Problem -> Within the entries below, find the portion that opens with the line containing "for panel in" and closes with the line containing "obj.parent = None". Retype that portion exactly and only.

Data provided ->
++++

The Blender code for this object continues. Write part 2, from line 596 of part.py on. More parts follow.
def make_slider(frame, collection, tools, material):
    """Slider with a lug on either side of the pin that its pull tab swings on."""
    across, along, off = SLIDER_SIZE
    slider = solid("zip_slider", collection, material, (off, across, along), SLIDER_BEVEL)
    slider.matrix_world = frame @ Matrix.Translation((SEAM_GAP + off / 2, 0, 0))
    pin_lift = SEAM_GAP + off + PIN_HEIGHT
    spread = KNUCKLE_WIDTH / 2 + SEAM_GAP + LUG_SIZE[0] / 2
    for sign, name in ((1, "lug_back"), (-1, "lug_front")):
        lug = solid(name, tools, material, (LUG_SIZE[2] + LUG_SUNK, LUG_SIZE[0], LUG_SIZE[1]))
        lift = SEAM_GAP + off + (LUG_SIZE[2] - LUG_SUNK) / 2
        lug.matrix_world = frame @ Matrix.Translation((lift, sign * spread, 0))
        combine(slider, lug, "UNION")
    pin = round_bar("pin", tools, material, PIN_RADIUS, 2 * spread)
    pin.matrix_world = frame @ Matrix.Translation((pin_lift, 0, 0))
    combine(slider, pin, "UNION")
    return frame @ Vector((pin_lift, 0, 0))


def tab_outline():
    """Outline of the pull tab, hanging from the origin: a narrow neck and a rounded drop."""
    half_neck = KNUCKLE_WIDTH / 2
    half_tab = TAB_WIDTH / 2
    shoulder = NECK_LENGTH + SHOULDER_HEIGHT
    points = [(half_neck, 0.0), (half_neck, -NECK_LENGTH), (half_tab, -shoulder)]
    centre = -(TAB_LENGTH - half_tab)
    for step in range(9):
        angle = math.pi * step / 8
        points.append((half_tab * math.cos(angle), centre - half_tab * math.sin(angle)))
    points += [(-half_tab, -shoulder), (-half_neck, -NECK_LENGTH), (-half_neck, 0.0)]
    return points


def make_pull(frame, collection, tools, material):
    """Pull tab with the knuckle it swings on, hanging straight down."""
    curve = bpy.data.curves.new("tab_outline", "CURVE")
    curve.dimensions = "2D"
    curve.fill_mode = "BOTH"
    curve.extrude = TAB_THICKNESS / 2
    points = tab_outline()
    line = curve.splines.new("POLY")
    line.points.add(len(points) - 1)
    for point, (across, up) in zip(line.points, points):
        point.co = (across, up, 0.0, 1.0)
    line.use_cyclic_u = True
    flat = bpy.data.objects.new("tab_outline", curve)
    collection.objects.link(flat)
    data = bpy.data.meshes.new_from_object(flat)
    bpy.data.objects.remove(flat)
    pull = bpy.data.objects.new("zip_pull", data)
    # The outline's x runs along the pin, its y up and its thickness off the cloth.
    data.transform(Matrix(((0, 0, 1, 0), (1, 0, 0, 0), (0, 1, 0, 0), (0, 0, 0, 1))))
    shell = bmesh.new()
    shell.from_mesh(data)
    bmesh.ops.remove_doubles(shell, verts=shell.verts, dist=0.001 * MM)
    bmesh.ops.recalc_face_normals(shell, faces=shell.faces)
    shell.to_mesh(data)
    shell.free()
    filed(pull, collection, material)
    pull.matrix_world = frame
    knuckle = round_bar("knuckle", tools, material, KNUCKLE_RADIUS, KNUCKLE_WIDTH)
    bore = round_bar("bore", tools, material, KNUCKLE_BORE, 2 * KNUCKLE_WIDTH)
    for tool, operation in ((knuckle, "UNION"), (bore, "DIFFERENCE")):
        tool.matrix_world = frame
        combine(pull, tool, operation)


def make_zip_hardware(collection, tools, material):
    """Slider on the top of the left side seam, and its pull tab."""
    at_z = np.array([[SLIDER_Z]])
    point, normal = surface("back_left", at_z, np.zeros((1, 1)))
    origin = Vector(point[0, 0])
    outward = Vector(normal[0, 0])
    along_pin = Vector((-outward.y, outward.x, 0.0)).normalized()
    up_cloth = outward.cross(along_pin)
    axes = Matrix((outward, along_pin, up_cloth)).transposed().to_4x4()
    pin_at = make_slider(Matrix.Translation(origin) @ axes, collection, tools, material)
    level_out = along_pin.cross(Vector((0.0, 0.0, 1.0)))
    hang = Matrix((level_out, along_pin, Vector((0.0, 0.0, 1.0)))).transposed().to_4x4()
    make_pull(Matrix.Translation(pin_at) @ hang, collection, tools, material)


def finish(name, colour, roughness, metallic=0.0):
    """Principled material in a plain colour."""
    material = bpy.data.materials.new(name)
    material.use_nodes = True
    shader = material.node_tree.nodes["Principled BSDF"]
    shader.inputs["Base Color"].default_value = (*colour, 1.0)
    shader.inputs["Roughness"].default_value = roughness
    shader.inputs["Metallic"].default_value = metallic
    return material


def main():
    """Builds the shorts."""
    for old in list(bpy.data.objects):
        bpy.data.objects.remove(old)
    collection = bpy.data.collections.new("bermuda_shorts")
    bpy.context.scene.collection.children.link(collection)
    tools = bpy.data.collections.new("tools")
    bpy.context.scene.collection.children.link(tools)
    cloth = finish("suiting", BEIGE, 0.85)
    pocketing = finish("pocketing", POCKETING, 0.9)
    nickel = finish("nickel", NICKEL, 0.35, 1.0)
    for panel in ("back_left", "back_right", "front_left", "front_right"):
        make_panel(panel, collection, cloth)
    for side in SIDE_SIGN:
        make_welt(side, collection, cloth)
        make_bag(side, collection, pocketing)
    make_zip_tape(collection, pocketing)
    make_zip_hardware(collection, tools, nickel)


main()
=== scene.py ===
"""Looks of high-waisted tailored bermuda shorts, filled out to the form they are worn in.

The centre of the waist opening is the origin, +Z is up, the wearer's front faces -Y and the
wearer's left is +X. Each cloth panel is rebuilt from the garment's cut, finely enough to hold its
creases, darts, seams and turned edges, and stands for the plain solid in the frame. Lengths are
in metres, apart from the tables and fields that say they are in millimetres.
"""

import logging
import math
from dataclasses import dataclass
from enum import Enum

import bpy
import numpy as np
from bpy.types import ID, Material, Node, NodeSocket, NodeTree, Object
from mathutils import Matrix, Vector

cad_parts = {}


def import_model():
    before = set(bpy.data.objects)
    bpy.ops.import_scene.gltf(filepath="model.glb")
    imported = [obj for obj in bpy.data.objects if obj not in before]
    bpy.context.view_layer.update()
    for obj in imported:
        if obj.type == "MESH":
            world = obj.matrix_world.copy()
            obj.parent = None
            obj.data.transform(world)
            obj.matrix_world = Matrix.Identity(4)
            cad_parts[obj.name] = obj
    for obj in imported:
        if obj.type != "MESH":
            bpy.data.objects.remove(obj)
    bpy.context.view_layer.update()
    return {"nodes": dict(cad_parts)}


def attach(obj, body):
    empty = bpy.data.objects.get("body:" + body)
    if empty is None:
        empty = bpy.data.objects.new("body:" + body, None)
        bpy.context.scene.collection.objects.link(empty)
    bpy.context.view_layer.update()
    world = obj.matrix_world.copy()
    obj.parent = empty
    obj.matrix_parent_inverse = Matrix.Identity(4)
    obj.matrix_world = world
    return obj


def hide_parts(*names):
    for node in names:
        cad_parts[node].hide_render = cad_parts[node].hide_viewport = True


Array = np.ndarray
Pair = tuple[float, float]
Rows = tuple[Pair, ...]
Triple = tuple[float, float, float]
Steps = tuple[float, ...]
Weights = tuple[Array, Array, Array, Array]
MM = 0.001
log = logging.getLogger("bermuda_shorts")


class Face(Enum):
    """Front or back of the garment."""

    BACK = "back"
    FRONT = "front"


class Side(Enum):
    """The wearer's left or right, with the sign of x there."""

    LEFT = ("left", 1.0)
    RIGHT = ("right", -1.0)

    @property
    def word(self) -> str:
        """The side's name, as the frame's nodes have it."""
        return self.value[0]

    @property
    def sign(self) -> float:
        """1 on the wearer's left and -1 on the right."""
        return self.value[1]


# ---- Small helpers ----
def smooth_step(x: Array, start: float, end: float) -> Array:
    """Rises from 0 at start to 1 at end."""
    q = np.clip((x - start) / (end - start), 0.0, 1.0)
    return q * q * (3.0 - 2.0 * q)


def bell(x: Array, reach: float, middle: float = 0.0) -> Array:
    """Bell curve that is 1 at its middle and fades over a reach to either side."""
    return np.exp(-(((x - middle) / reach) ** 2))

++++

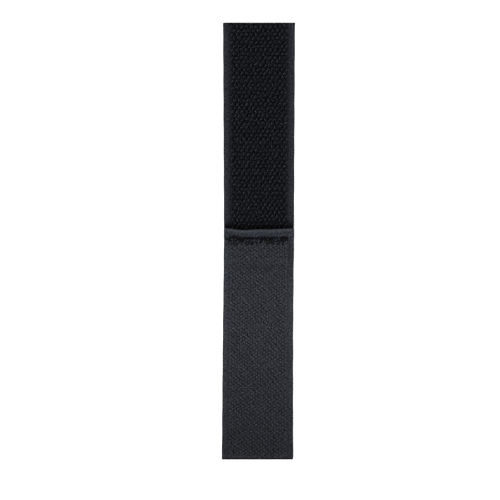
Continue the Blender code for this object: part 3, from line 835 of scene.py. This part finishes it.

++++

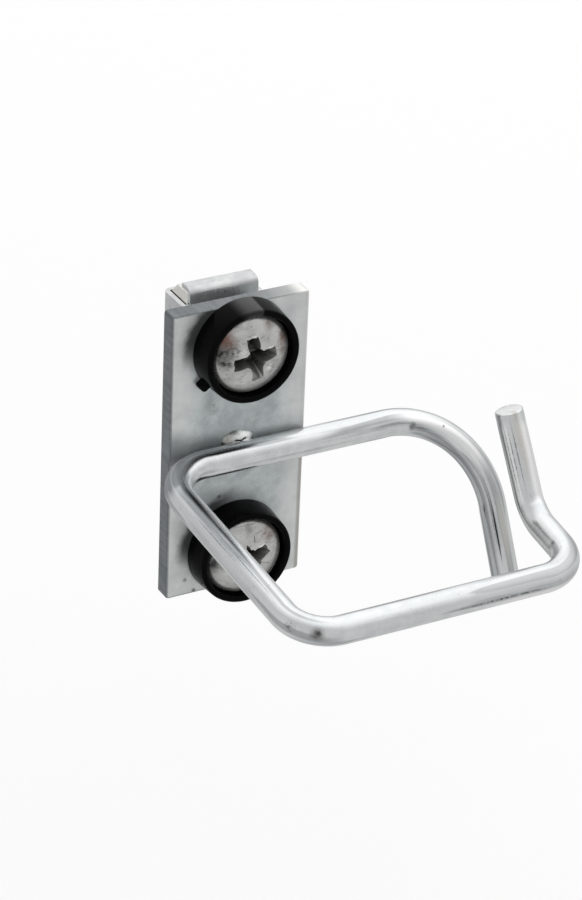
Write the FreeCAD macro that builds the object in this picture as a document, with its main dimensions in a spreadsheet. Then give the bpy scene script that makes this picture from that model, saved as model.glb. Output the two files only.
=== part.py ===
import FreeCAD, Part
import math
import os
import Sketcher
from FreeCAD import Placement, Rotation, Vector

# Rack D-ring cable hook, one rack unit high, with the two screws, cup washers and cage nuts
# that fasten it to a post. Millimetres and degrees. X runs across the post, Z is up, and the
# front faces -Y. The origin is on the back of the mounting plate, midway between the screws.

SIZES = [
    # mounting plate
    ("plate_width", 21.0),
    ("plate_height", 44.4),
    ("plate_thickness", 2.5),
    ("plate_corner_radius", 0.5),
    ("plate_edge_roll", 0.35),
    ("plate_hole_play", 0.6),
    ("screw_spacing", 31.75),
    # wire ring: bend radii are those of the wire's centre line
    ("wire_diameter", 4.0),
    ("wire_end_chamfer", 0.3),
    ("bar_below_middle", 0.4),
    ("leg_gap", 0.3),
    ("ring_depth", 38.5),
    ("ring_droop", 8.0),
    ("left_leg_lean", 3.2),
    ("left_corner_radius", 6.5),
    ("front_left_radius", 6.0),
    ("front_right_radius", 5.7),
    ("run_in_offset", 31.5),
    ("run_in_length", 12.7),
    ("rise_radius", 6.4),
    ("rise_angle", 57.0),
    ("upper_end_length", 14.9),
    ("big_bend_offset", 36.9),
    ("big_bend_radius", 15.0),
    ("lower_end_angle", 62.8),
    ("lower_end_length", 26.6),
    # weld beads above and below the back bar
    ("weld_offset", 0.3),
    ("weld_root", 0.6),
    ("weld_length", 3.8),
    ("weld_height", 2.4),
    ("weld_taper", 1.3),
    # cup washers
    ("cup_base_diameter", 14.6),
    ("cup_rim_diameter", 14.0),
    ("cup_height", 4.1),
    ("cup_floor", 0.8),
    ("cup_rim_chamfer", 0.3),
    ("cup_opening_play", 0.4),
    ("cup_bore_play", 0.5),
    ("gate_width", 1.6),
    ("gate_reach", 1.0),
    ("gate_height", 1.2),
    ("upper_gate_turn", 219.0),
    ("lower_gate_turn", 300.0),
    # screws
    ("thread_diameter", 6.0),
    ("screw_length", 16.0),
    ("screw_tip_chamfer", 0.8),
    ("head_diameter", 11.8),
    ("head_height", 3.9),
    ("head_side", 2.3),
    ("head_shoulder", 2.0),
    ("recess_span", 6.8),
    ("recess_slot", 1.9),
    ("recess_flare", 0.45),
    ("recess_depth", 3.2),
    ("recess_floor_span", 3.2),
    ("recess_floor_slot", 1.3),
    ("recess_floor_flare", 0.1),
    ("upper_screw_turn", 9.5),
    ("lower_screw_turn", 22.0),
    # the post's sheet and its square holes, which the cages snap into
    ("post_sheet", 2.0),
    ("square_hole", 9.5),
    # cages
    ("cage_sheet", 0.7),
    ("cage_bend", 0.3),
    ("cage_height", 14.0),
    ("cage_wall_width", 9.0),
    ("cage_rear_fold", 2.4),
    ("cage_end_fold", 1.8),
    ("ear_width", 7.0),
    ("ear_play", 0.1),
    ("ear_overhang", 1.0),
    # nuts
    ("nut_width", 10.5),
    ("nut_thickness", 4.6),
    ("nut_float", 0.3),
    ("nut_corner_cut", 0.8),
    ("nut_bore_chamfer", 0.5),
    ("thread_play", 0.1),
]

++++

Full output ->
    for panel in ("back_left", "back_right", "front_left", "front_right"):
        make_panel(panel, collection, cloth)
    for side in SIDE_SIGN:
        make_welt(side, collection, cloth)
        make_bag(side, collection, pocketing)
    make_zip_tape(collection, pocketing)
    make_zip_hardware(collection, tools, nickel)


main()
=== scene.py ===
"""Looks of high-waisted tailored bermuda shorts, filled out to the form they are worn in.

The centre of the waist opening is the origin, +Z is up, the wearer's front faces -Y and the
wearer's left is +X. Each cloth panel is rebuilt from the garment's cut, finely enough to hold its
creases, darts, seams and turned edges, and stands for the plain solid in the frame. Lengths are
in metres, apart from the tables and fields that say they are in millimetres.
"""

import logging
import math
from dataclasses import dataclass
from enum import Enum

import bpy
import numpy as np
from bpy.types import ID, Material, Node, NodeSocket, NodeTree, Object
from mathutils import Matrix, Vector

cad_parts = {}


def import_model():
    before = set(bpy.data.objects)
    bpy.ops.import_scene.gltf(filepath="model.glb")
    imported = [obj for obj in bpy.data.objects if obj not in before]
    bpy.context.view_layer.update()
    for obj in imported:
        if obj.type == "MESH":
            world = obj.matrix_world.copy()
            obj.parent = None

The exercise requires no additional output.